Let me just say that during this time period, I had less than fifty dollars in my bank account, and I wasn’t sure when/if I was going to get more. I also had another five hundred miles to travel. My best friend, who’d been traveling with me for the previous couple of months also had no money. So we were spending most of our time moping around the house and sheepishly making sandwiches out of my sister’s fridge. It was the night after our little falafel party, and after so many hours in the kitchen, and quite the mess, no one really felt like making a big production out of dinner.
But we also had to eat. My friend and me especially. We’d been talking all day about this idea for something, something involving recipe design. We didn’t really know what to call it, but we knew we wanted to keep cooking and taking pictures of it.
Sitting around the small wooden table in the center of the kitchen, drinking seltzer water, I got up five or six times to rummage around the fridge and cabinet, just to sit back down. My brother-in-law, Morgan, mentioned that he had some canned enchilada sauce in the pantry. I kind of stared at him blankly, and then pretended not to hear what he said.
If only there was something to cook.
I got up and rummaged through the cabinets once again. Morgan mentioned that he had some cans of enchilada sauce in the pantry. I gave him a look that could only be described as quiet despair. I silently got to work with a saute pan full of ground beef. In a pot, a stick of butter.
Morgan asked what I was making. “Enchiladas,” I replied. “Oh are you going to use that can of green enchilada sauce?” The moan that escaped me was visceral. Guttural.

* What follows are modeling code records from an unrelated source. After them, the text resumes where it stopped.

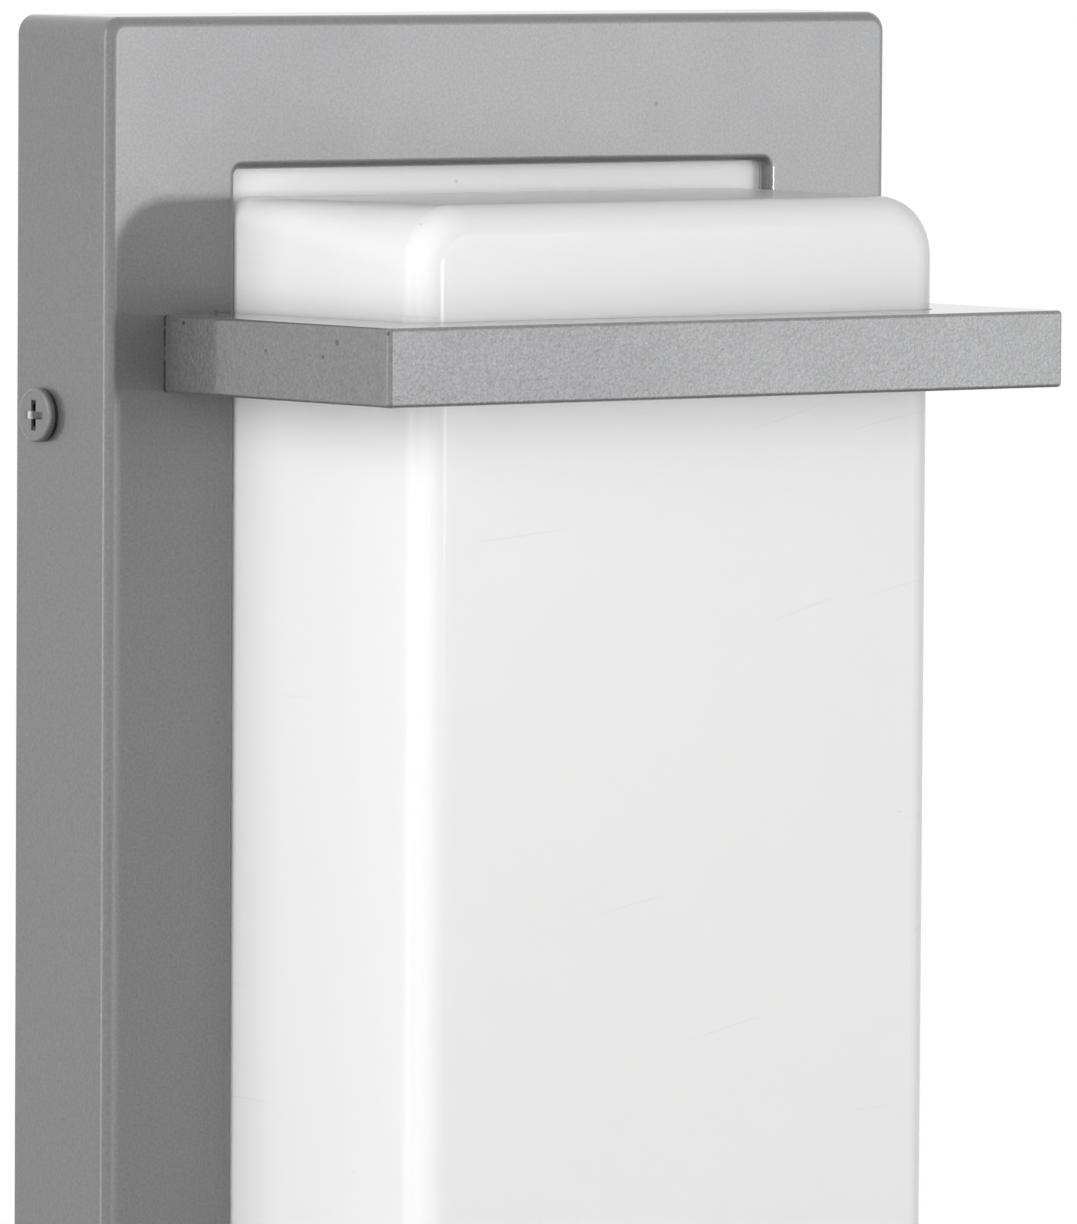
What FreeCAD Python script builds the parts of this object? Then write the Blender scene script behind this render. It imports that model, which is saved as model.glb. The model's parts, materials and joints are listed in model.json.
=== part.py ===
"""Outdoor wall lantern: a painted pan with a moulded opal diffuser, held by two bars.

Millimetres. +X is to the right of someone facing the lantern, -Y points away from the wall and
+Z is up. The origin lies on the wall, at the middle of the slots for the junction-box screws.
Y is 0 at the wall and gets more negative towards the front.
"""
import FreeCAD, Part
import math
import os
from FreeCAD import Vector

# --- cover pan -------------------------------------------------------------------------------
cover_width = 150.0
cover_height = 360.0
cover_depth = 23.0
cover_wall = 1.5
cover_corner_radius = 3.0       # the four corners seen from the front
cover_edge_radius = 1.6         # round the front face
cover_side_margin = 23.8        # from the pan's side to the opening
cover_end_margin = 23.0         # from the pan's top or bottom to the opening
opening_corner_radius = 1.0
opening_lip_radius = 1.3
weep_hole_radius = 2.0
weep_hole_spacing = 80.0

# --- diffuser --------------------------------------------------------------------------------
diffuser_reach = 43.7           # from the pan's front face
diffuser_wall = 2.5
diffuser_side_gap = 2.0         # to the opening, at the diffuser's face between the bars
diffuser_end_growth = 0.7       # each side, from the bars to the ends
diffuser_end_gap = 4.2          # to the opening, above and below
diffuser_corner_radius = 9.6
diffuser_edge_radius = 4.4
root_gap = 0.3                  # to the opening's sides, where the diffuser comes through it
root_corner_radius = 3.6
flange_overlap = 3.0            # of the diffuser's flange behind the opening's edge
flange_thickness = 2.5
gasket_thickness = 1.0
gasket_setback = 0.3            # of the gasket's inner edge from the opening

# --- bars ------------------------------------------------------------------------------------
bar_height = 11.7
bar_width = 129.0
bar_reach = 55.4                # from the pan's front face
bar_from_end = 50.3             # from the pan's end to the bar's middle
bar_gap = 0.3                   # to the widest part of the diffuser
bar_edge_radius = 0.6
bar_corner_radius = 0.8

# --- bosses and tray -------------------------------------------------------------------------
boss_radius = 3.5
boss_gap = 0.8                  # between the flange and the bosses
boss_spacing_z = 70.0
boss_spacing_x = 60.0
tray_thickness = 1.0
tray_dish = 6.0                 # how far the tray's middle stands in front of its rim
tray_dish_gap = 2.0             # between the dish's foot and the diffuser's wall
tray_dish_slope = 3.0           # how much narrower the dish is at its face, each side
tray_corner_radius = 6.0
lead_hole_radius = 7.0

# --- light boards ----------------------------------------------------------------------------
board_width = 18.0
board_thickness = 1.6
board_offset = 23.0             # of each board's middle from the lantern's middle
board_end_margin = 9.0          # from the last chip's middle to the board's end
board_end_gap = 8.0             # the least room between a board and the dish's edge
chip_pitch = 16.8
chip_width = 3.5
chip_length = 2.8
chip_height = 0.7
connector_width = 7.0
connector_height = 4.2
connector_length = 5.0
connector_from_end = 0.8
connector_mouth_radius = 0.9
connector_mouth_depth = 3.5

# --- driver and terminal block ---------------------------------------------------------------
driver_width = 34.0
driver_length = 96.0
driver_case_height = 12.0
driver_lid_height = 2.4
driver_lid_radius = 1.0
driver_wall = 1.6
driver_ear_length = 8.0
driver_ear_width = 22.0
driver_ear_thickness = 2.5
driver_top_gap = 2.0            # between the driver's upper ear and the dish's end
terminal_pitch = 8.0
terminal_poles = 3
terminal_depth = 16.0
terminal_height = 11.0
terminal_middle_z = -45.0
terminal_ear = 8.0
terminal_ear_thickness = 3.0
terminal_well_radius = 2.3
terminal_well_depth = 5.5
terminal_row_offset = 4.0
terminal_screw_height = 2.8
terminal_entry_radius = 1.6
terminal_entry_height = 2.8     # of each wire hole's middle above the tray
terminal_end_wall = 2.0

# --- wall plate ------------------------------------------------------------------------------
plate_thickness = 1.2
plate_clearance = 0.3           # inside the pan, all round
plate_corner_radius = 1.5
plate_flange_depth = 12.0
plate_rim_width = 11.0
wall_gasket_thickness = 1.0
wall_gasket_gap = 0.3
box_slot_spacing_wide = 88.9
box_slot_length_wide = 14.0
box_slot_spacing_tall = 69.9
box_slot_length_tall = 12.0
box_slot_width = 4.8
entry_radius = 11.0
bushing_bore_radius = 8.0
bushing_flange_radius = 13.5
bushing_flange_height = 1.5
bushing_flange_chamfer = 0.6
ground_x = 24.0
ground_z = -24.0
ground_boss_radius = 4.0
ground_boss_height = 3.8

# --- side fastening --------------------------------------------------------------------------
side_screw_from_end = 59.9
side_screw_from_wall = 6.4
clinch_nut_radius = 3.4
clinch_nut_length = 3.2

# --- screws: head radius, head height, thread radius, length under the head ------------------
side_screw = (4.1, 1.6, 2.0, 10.0)
bar_screw = (3.5, 2.2, 2.0, 11.0)
tray_screw = (2.8, 2.0, 1.5, 5.0)
board_screw = (2.8, 2.0, 1.5, 4.0)
driver_screw = (2.8, 2.0, 1.5, 5.0)
ground_screw = (3.6, 2.6, 2.0, 5.2)
head_shoulder_radius = 0.5
thread_clearance = 0.05
pass_clearance = 0.25
recess_length = 4.6
recess_foot_length = 1.8
recess_width = 1.15
recess_depth = 1.9
least_radius = 0.3              # of a corner that a wall has used up
washer_thickness = 0.8
washer_overhang = 0.5

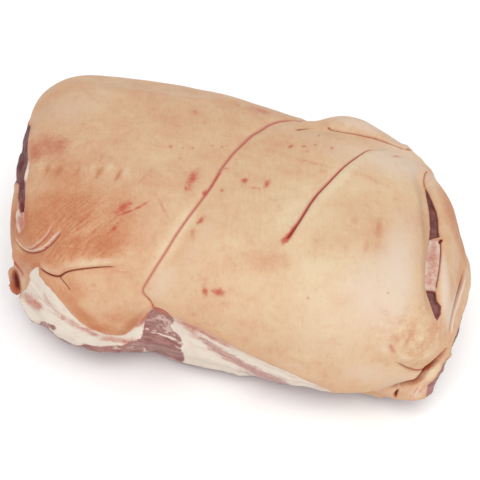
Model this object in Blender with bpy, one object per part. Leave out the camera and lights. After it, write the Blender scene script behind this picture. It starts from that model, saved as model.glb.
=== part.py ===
"""Raw pork picnic shoulder with its rind on, folded into a long pillow that lies on its cut side.

One solid: the meat, its fat and its rind are a single piece. Metres, +Z up, +X along the joint
towards its rolled end, -Y towards the side where fat and meat show under the rind. The origin is
under the middle of the joint, on the table.
"""

import math

import bmesh
import bpy
import numpy as np
from mathutils import Matrix, Vector, noise

# The pillow's own axis, and how far it reaches along it, left and right
AXIS_X = 0.005
AXIS_Y = -0.0165
LEFT_REACH = 0.143
RIGHT_REACH = 0.143
# The level where the section is widest, and how far the rounded underside would reach below it
WAIST_HEIGHT = 0.046
UNDERSIDE_DROP = 0.056
# Squareness of the outline and of the section: 2 is an ellipse, more is squarer
LEFT_SQUARENESS = 5.6
RIGHT_SQUARENESS = 3.4
TOP_SQUARENESS = 2.9
UNDERSIDE_SQUARENESS = 2.7
# How far each end leans back, as a share of the distance across the joint
LEFT_SLANT = 0.23
RIGHT_SLANT = 0.07
# Stations along the axis: half width in front, half width behind and rise above the waist
STATIONS = (-0.145, -0.100, -0.030, 0.020, 0.080, 0.150)
FRONT_HALF = (0.070, 0.088, 0.079, 0.082, 0.087, 0.090)
BACK_HALF = (0.123, 0.118, 0.114, 0.103, 0.094, 0.088)
TOP_RISE = (0.066, 0.067, 0.066, 0.064, 0.064, 0.062)

# Soft rolls under the rind, each a run of (centre, radius)
BACK_ROLL = (
    ((0.031, 0.048, 0.078), 0.016),
    ((0.062, 0.054, 0.084), 0.022),
    ((0.088, 0.050, 0.079), 0.020),
    ((0.107, 0.042, 0.074), 0.015),
)
END_ROLL = (
    ((0.115, 0.032, 0.066), 0.016),
    ((0.132, -0.004, 0.054), 0.020),
    ((0.133, -0.050, 0.041), 0.022),
    ((0.126, -0.070, 0.036), 0.020),
)
# Lumps, each (centre, radii): a knob on the back roll, the fat under the rolled corner,
# the flap at the cut end and the fat that sags under the front
LUMPS = (
    ((0.100, 0.055, 0.086), (0.010, 0.007, 0.007)),
    ((0.120, -0.071, 0.021), (0.027, 0.018, 0.018)),
    ((-0.125, -0.063, 0.036), (0.010, 0.008, 0.015)),
    ((-0.059, -0.075, 0.022), (0.034, 0.019, 0.019)),
)

# Grooves in the surface, each (route, depth, half width)
MAIN_CREASE = (
    ((0.033, 0.074, 0.088), (0.026, 0.054, 0.101), (0.011, 0.031, 0.108), (0.004, -0.004, 0.111),
     (-0.001, -0.041, 0.110), (-0.011, -0.072, 0.101), (-0.025, -0.089, 0.081), (-0.029, -0.091, 0.074)),
    0.0018, 0.0056)
CREASE_FOOT = (((-0.029, -0.091, 0.074), (-0.023, -0.093, 0.066)), 0.0020, 0.0050)
KNIFE_SLIT = (
    ((0.097, 0.046, 0.097), (0.083, 0.042, 0.101), (0.065, 0.004, 0.109), (0.054, -0.025, 0.109),
     (0.045, -0.056, 0.107)),
    0.0020, 0.0050)
BACK_FOLD = (
    ((0.028, 0.040, 0.106), (0.043, 0.048, 0.103), (0.058, 0.048, 0.104), (0.078, 0.048, 0.104),
     (0.098, 0.048, 0.098)),
    0.0034, 0.0060)
END_CREVICE = (
    ((0.112, 0.040, 0.090), (0.118, 0.025, 0.096), (0.124, 0.005, 0.097), (0.130, -0.020, 0.094),
     (0.132, -0.044, 0.091), (0.136, -0.062, 0.082), (0.138, -0.071, 0.070)),
    0.0090, 0.0085)
OUTER_FOLD = (((0.149, -0.008, 0.063), (0.148, -0.034, 0.066), (0.143, -0.066, 0.060)), 0.0030, 0.0050)
CORNER_FOLD = (
    ((0.146, -0.056, 0.042), (0.141, -0.072, 0.041), (0.130, -0.083, 0.044), (0.116, -0.089, 0.056)),
    0.0060, 0.0055)
CORNER_WRINKLE = (((0.132, -0.080, 0.038), (0.122, -0.087, 0.031), (0.100, -0.092, 0.026)), 0.0030, 0.0050)
CUT_END_CREVICE = (
    ((-0.160, 0.048, 0.086), (-0.146, 0.016, 0.091), (-0.136, -0.015, 0.092), (-0.126, -0.048, 0.090),
     (-0.119, -0.072, 0.080)),
    0.0060, 0.0090)
CHIN_FOLD = (
    ((-0.119, -0.070, 0.080), (-0.108, -0.081, 0.083), (-0.098, -0.086, 0.088), (-0.089, -0.084, 0.096),
     (-0.081, -0.074, 0.103)),
    0.0036, 0.0050)
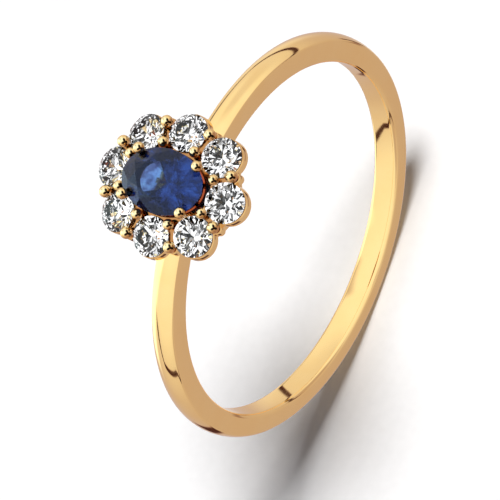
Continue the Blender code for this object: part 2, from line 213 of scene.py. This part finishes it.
# The dark line round the studio: its height is the sine of an elevation.
HORIZON_LEVEL = -0.19
HORIZON_TILT = -0.055
HORIZON_SLOPE = 0.65
HORIZON_RISE = 1.3  # the line climbs towards +Y and -X, up to HORIZON_TOP
HORIZON_LEAN = -0.3
HORIZON_START = -1.0
HORIZON_TOP = (0.08, 0.16)
HORIZON_SWELL = 0.15  # the line grows wider by this share of its climb
HORIZON_WIDTH = (0.024, 0.045)
HORIZON_BREAK = (-90.0, 24.0, 40.0)  # azimuth and half widths where the line fades out
HORIZON_DARK = 0.03
STUDIO_WARMTH = 0.73  # power on the red share: shades turn warmer as they darken
AMBIENT = (0.1, 0.094, 0.108, 1.0)
WHITE = (1.0, 1.0, 1.0, 1.0)

# What the stones see of the studio: the camera's dark side and small dark cards.
CAMERA_SHADE = (22.0, 30.0)  # angle from the camera's direction where dark turns to light
CARD_SCALE = 5.0
CARD_ORDER = 20.3
CARD_SHARE = (0.38, 0.5)
CARD_DARK = 0.12
STONE_LIGHT = 1.52

# Key lamp and floor paper.
KEY_SIDE = (-8.0, 69.0)
KEY_SPREAD = 20.0
KEY_STRENGTH = 3.43
PAPER_GRAIN = 2000.0
PAPER_DEEP = (0.9, 0.9, 0.9)
PAPER_BRIGHT = (0.93, 0.93, 0.93)
PAPER_ROUGHNESS = 0.9


def ring_box(node):
    """Box of a CAD node in ring millimetres."""
    low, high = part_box(node)
    return (low - RING_MIDDLE) / MM, (high - RING_MIDDLE) / MM


def placed(name, mesh_data):
    """Turn a bmesh in ring millimetres into an object in its place in the scene."""
    bmesh.ops.recalc_face_normals(mesh_data, faces=mesh_data.faces)
    mesh_data.transform(Matrix.Translation(RING_MIDDLE) @ Matrix.Scale(MM, 4))
    mesh = bpy.data.meshes.new(name)
    mesh_data.to_mesh(mesh)
    mesh_data.free()
    made = bpy.data.objects.new(name, mesh)
    bpy.context.scene.collection.objects.link(made)
    return made


def finish(mesh_data, paint, node):
    """A polished gold piece that stands for one CAD node."""
    piece = placed(node + "_polished", mesh_data)
    piece.data.materials.append(paint)
    piece.data.shade_smooth()
    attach(piece, "root")
    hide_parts(node)
    return piece


def loft(mesh_data, sections, closed):
    """Join rings of equal length with quads. A closed loft runs back to its first ring."""
    rings = [[mesh_data.verts.new(point) for point in section] for section in sections]
    pairs = list(zip(rings, rings[1:]))
    if closed:
        pairs.append((rings[-1], rings[0]))
    for ring, after in pairs:
        for i in range(len(ring)):
            j = (i + 1) % len(ring)
            mesh_data.faces.new((ring[i], ring[j], after[j], after[i]))
    if not closed:
        mesh_data.faces.new(list(reversed(rings[0])))
        mesh_data.faces.new(rings[-1])


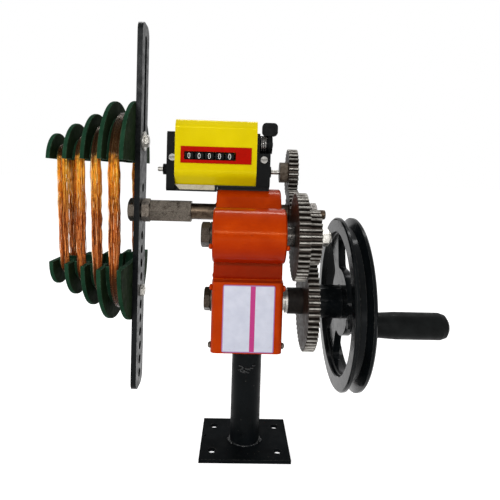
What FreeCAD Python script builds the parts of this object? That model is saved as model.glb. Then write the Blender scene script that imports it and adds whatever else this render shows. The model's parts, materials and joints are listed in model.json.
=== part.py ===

This chipotle enchilada sauce was made with pantry grabs, super simple. We used the pickles and the tomato relish from the night before. For a complete spur of the moment meal and six listless looks through the pantry, this dish came out very delicious. It’s been a couple months and I’m pretty sure that can of green enchilada sauce is still in the pantry. Maybe one day it will be used, in a soup.
Ground Beef Enchiladas
Ingredients
- 1 15 oz can refried beans
- 1 lb ground beef
- 1 tsp cumin
- ½ tsp garlic powder
- 1 tsp chili powder
- 1 tsp salt
- ½ tbsp vegetable oil
- ¼ cup water
- ¼ cup home-made enchilada sauce
- 8- inch tortillas
- Shredded cheddar cheese
Instructions
- Pre-heat oven to 350 degrees.
- Heat vegetable oil in non-stick skillet. Add ground beef and salt. Cook until browned, breaking up into small crumbles throughout cooking process.
- Add water, and the rest of the spices. Cook until water has completely evaporated. If there is any excess oil, drain.
- Add in re-fried beans. Stir often until heated through. Stir in enchilada sauce.
- Take 8-inch tortillas, add about 1 cup of ground beef-refried bean filling, sprinkle with cheese, and roll into a burrito shape.
- Line oiled pyrex baking dish with filled tortillas, cover with enchilada sauce and cheddar cheese. Bake until cheese is melted and tortillas slightly toasted, about 20 minutes.